Personally, since my wife heard the same thing I heard, it's highly probable that he understands that I understood him all too clearly. I don't think he wants to get into it with me. I'm one of those Catholics who, like, actually agrees with the teaching of the Church. And that isn't cool in some circles.

It's a different and strange world over here in Catholicland. I love it, of course, but we can be some strange birds. Imagine if all the Protestant denominations came together and you found yourself sitting in the same pew as snake handlers, Jesus Seminar types, extreme fundamentalists, sincere believers, etc. That's an excessive example, but it's a little like that sometimes.

Scott Lyons said...

True, I'll see if I can get my hands on your book suggestion. I am uncomfortable condemning something I know so little about, and I certainly don't want to condemn a spiritual good. I know that there are those in Catholicism that embrace it and those in Catholicism that condemn it - but I'm not sure how the Church has addressed centering prayer specifically.
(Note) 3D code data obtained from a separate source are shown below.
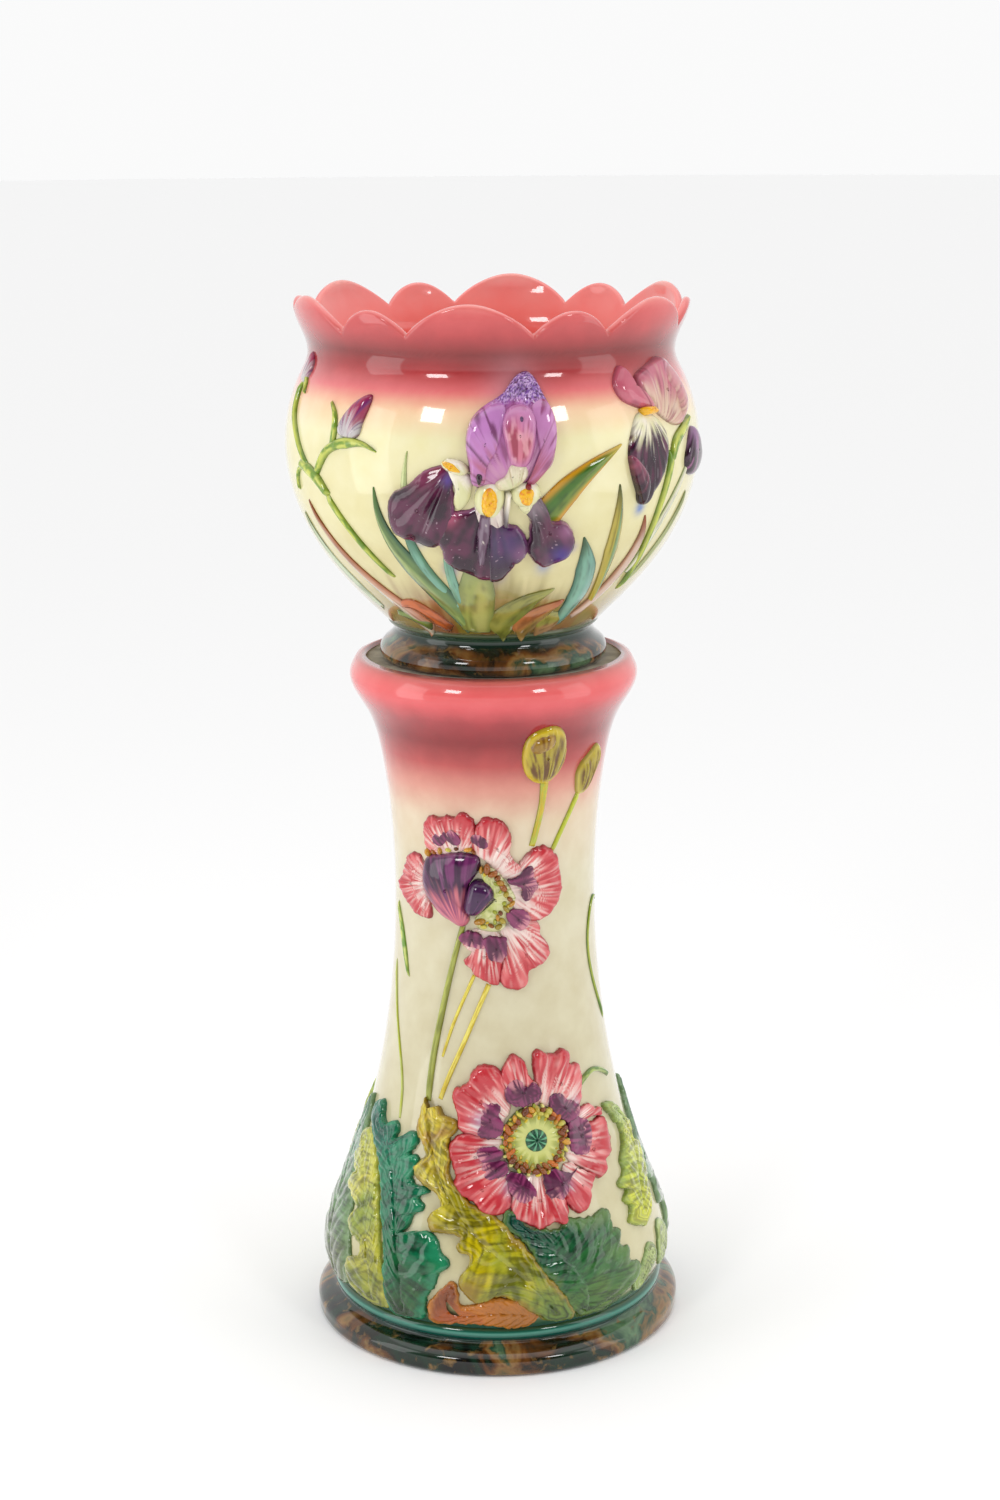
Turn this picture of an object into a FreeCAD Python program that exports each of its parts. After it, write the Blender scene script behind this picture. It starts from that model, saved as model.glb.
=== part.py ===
"""Glazed earthenware jardiniere on its stand: a bowl with a scalloped rim that stands loose on a
hollow column, both dressed with sprigs of iris and poppy that were moulded apart and luted on.

Millimetres, +Z up. The origin is the centre of the plinth's underside, the front is -Y.
Angles of sprigs are azimuths in degrees: 0 at the front, positive towards +X.
"""

import FreeCAD, Part
import math
import os

V = FreeCAD.Vector
UP = V(0, 0, 1)

# ---------------------------------------------------------------- driving dimensions
SEAT_HEIGHT = 690.0
BELLY_RADIUS = 200.9

# Stand: heights are above the floor, drops below the seat, shares are of the seat's height.
PLINTH_RADIUS = 187.8
PLINTH_EDGE_HEIGHT = 16.0
PLINTH_EDGE_ROUND = 3.0
PLINTH_SHOULDER_HEIGHT = 20.0
COVE_RADIUS = 168.5
COVE_HEIGHT = 28.0
BEAD_RADIUS = 170.5
PLINTH_HEIGHT = 43.0
PLINTH_BORE_RADIUS = 150.0

BELL_BOTTOM_RADIUS = 167.0
BELL_RADIUS = 173.4
BELL_RISE = 17.0
SKIRT_RADIUS = 156.6
SKIRT_SHARE = 0.2
FLARE_RADIUS = 120.0
FLARE_SHARE = 0.38
WAIST_RADIUS = 101.0
WAIST_SHARE = 0.66
THROAT_RADIUS = 112.5
THROAT_DROP = 95.0
ROLL_NECK_RADIUS = 127.9
ROLL_NECK_DROP = 47.0
ROLL_RADIUS = 142.5
ROLL_DROP = 13.0
ROLL_CREST_RADIUS = 133.5
ROLL_CREST_RISE = 5.0
SEAT_RADIUS = 127.0
SEAT_THICKNESS = 12.0
STAND_WALL = 9.0

# Bowl and foot: heights are above the seat, on which the foot stands, shares are of the belly's radius.
FOOT_CONTACT_RADIUS = 107.0
FOOT_RADIUS = 112.0
FOOT_BULGE_HEIGHT = 9.0
FOOT_NECK_RADIUS = 98.5
FOOT_NECK_HEIGHT = 31.0
FOOT_HEIGHT = 40.5
FOOT_BORE_RADIUS = 88.0
BOWL_BASE_RADIUS = 104.0
FLANK_SHARE = 0.847
FLANK_HEIGHT = 116.0
BELLY_HEIGHT = 214.0
SHOULDER_SHARE = 0.916
SHOULDER_HEIGHT = 282.5
NECK_SHARE = 0.8815
NECK_HEIGHT = 299.0
RIM_SHARE = 0.95
RIM_HEIGHT = 346.0
BOWL_WALL = 8.0
BOWL_FLOOR = 12.0

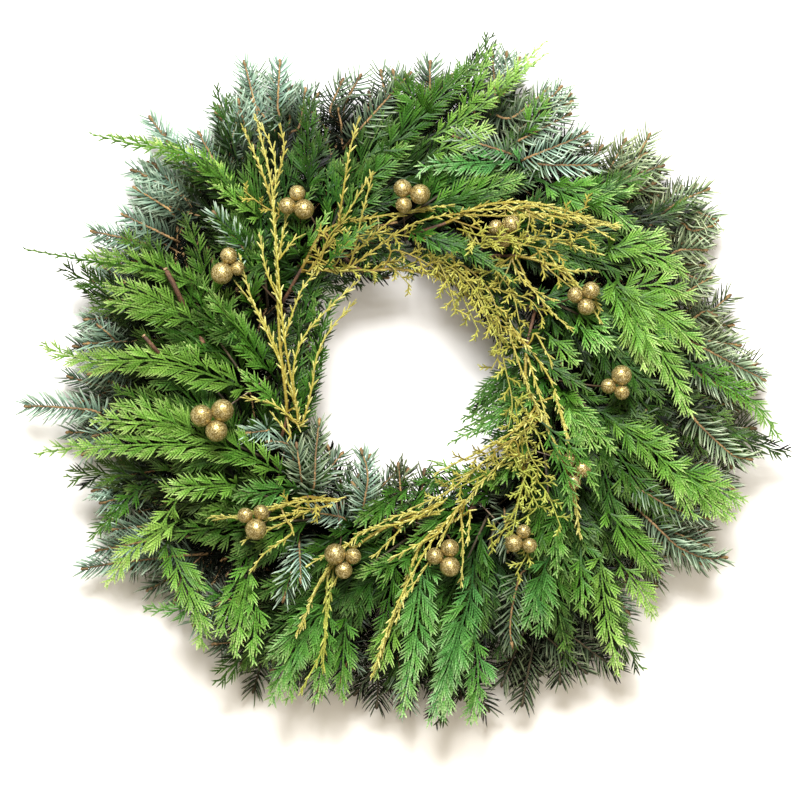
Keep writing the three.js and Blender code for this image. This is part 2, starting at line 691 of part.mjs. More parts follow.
// One wire wound twice round the top rails and the stems at each binding, and on to the next.
function windingWire() {
  const off = RAIL_R + GAP + WIRE_R;
  const inner = TOP_RAIL_RADII[0] - off - 1;
  const outer = TOP_RAIL_RADII[1] + off;
  const under = TOP_RAIL_Z - off;
  const over = SEAT_Z + STEM_R + GAP + WIRE_R;
  const points = [];
  for (let i = 0; i < BINDINGS; i++) {
    for (const turn of [TURN_OFFSET, -TURN_OFFSET]) {
      const a = bindingAngle(BINDINGS - i) + turn;
      points.push(polar(inner, a, under), polar(inner, a, over));
      points.push(polar(outer, a, over), polar(outer, a, under));
    }
  }
  return bentWire(points, WIRE_R);
}

// A wire bent at each point, mitred there.
function bentWire(points, wireR, sides = 3) {
  const rings = points.map((p, k) => {
    const before = points[Math.max(k - 1, 0)];
    const after = points[Math.min(k + 1, points.length - 1)];
    const along = after.clone().sub(before).normalize();
    const round = new THREE.Vector3(-p.y, p.x, 0).normalize();
    const side = round.clone().addScaledVector(along, -round.dot(along)).normalize();
    const up = new THREE.Vector3().crossVectors(along, side);
    return Array.from({ length: sides }, (_, j) => {
      const a = (2 * Math.PI * j) / sides;
      return p.clone().addScaledVector(side, wireR * Math.cos(a)).addScaledVector(up, wireR * Math.sin(a));
    });
  });
  const triangles = [];
  const at = (k, j) => k * sides + (j % sides);
  for (let k = 0; k + 1 < rings.length; k++) {
    for (let j = 0; j < sides; j++) {
      triangles.push([at(k, j), at(k, j + 1), at(k + 1, j + 1)], [at(k, j), at(k + 1, j + 1), at(k + 1, j)]);
    }
  }
  const last = rings.length - 1;
  triangles.push([at(0, 2), at(0, 1), at(0, 0)], [at(last, 0), at(last, 1), at(last, 2)]);
  return geometryOf(rings.flat(), triangles);
}

// ---------------------------------------------------------------- the wreath

const wreath = new THREE.Group();

function lay(name, geometry, finish) {
  const mesh = new THREE.Mesh(geometry, new THREE.MeshStandardMaterial(FINISHES[finish]));
  mesh.name = name;
  wreath.add(mesh);
}

const numbered = (name, i) => `${name}_${String(i + 1).padStart(2, "0")}`;

lay("ring_frame", frame(), "frame");
lay("winding_wire", windingWire(), "wire");
for (let i = 0; i < BINDINGS; i++) lay(numbered("fir_branch", i), firBranch(i), "fir");
CEDAR_LOW.forEach((row, i) => lay(numbered("cedar_lower_frond", i), cedarLow(row, i), "cedarLow"));
for (let i = 0; i < BINDINGS; i++) lay(numbered("cedar_upper_frond", i), cedarTop(i), "cedarTop");
GOLD.forEach((row, i) => lay(numbered("gold_juniper_spray", i), goldSpray(row), "gold"));
BERRIES.forEach((row, i) => lay(numbered("berry_cluster", i), berryCluster(row), "berry"));

export default wreath;
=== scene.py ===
# %% [markdown]
# # A fresh evergreen wreath
#
# Cut greenery is laid on a wire ring, bundle by bundle, and bound down with winding wire. The packed
# model holds every bundle as one plain solid. This lesson grows the real foliage in the same places:
# fir needles, flat cedar fronds, golden juniper and glittered berries. It starts with the model, which
# is in metres, lies on its back and has +Z out of its front.

import bmesh
import bpy
import numpy as np
from mathutils import Matrix, Vector


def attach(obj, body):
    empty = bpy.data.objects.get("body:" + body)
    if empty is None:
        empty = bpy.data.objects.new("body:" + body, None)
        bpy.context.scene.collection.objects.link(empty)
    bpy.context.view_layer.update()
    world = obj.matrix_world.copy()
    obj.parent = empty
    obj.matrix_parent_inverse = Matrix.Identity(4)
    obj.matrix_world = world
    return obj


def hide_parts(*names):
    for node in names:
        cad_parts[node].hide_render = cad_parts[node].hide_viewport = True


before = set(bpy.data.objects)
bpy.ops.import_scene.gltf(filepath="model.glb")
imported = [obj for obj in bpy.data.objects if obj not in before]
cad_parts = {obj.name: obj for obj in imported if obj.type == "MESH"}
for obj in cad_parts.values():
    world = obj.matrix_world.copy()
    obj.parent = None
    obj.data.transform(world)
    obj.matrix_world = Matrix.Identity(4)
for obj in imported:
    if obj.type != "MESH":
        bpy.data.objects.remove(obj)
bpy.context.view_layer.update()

MM = 0.001  # every length below is written in millimetres, and turned to metres in one place

# %% [markdown]
# ## Camera
#
# The photograph looks straight at the front of the wreath, a little below its middle. The wreath lies
# on its back here, so the camera hangs over it and looks down. A long lens from six metres keeps the
# outline flat, as it is in the photograph.

# %% Camera over the wreath
FRAME_WIDTH = 680.0  # what the 800 pixels of the picture's width span, at the height of the foliage
FOLIAGE_Z = 45.0
CAMERA_RISE = 6000.0
PICTURE_MIDDLE = (-5.2, -17.8)  # the place under the middle of the picture
SENSOR = 36.0

camera_data = bpy.data.cameras.new("camera")
camera_data.sensor_width = SENSOR
camera_data.lens = SENSOR * CAMERA_RISE / FRAME_WIDTH
camera = bpy.data.objects.new("camera", camera_data)
camera.location = (PICTURE_MIDDLE[0] * MM, PICTURE_MIDDLE[1] * MM, (FOLIAGE_Z + CAMERA_RISE) * MM)
bpy.context.scene.collection.objects.link(camera)
bpy.context.scene.camera = camera

# %% [markdown]
# ## Light and floor
#
# The photograph was made against a pale wall in soft daylight from the upper left. The wall looks white at
# the top and a warm white lower down, with a faint warm shadow below the foliage. One large soft light
# from the top of the picture, a weak one from the lower right and a warm pale sky from everywhere else
# give the same shadow. The wall's paint turns a little warmer lower down, as painted shade.


# %% Light, sky and floor
def hex_linear(code):
    """An sRGB hex colour as the linear values that Blender works in."""
    srgb = [int(code[i : i + 2], 16) / 255 for i in (1, 3, 5)]
    return (*[c / 12.92 if c <= 0.04045 else ((c + 0.055) / 1.055) ** 2.4 for c in srgb], 1.0)


def soft_light(name, place, size, watts, colour):
    """A square soft light at a place in millimetres, aimed at the wreath's middle."""
    data = bpy.data.lights.new(name, "AREA")
    data.size = size * MM
    data.energy = watts
    data.color = hex_linear(colour)[:3]
    lamp = bpy.data.objects.new(name, data)
    lamp.location = Vector(place) * MM
    lamp.rotation_euler = (-lamp.location).to_track_quat("-Z", "Y").to_euler()
    bpy.context.scene.collection.objects.link(lamp)


LIGHTS = (  # name, place, length of a side, watts and colour
    ("window", (-180, 2100, 2700), 1250, 266, "#FCFCFF"),
    ("room", (900, -600, 2000), 1800, 18, "#FFF6EA"),
)
SKY_COLOUR, SKY_STRENGTH = "#FFEFD4", 0.32
FLOOR_HALF, FLOOR_Z = 4000.0, -0.2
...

She certainly condemns TM and Eastern meditation and other New Age practices that have found headway within her boundaries.

What I've heard certainly makes me uncomfortable with the practice - with the little I know of TM there seems to be similarities. But I am no authority on the subject and would love to be proven wrong.

paul said...

Scott,

Well it must have been pretty disappointing for your shepherd (or one of your shepherds) to not want to go there with you. Yet, who knows what will happen as time passes?

Your Catholicland illustration made me smile...our congregation can sure seem like that at times, too, with the Dutch/Calvinist contingent, a significant social justice population comprised largely of social workers/teachers/professors, vans full of guys from Mel Trotter Mission & the mostly black or hispanic folks coming by from the nearby neighborhood who may have come from Baptist, Catholic, Pentecostal or no church backgrounds whatsoever. Then, of course, there's Alison & me. We all make quite a menagerie. But hey, it makes things interesting, sometimes challenging, usually enriching and never dull.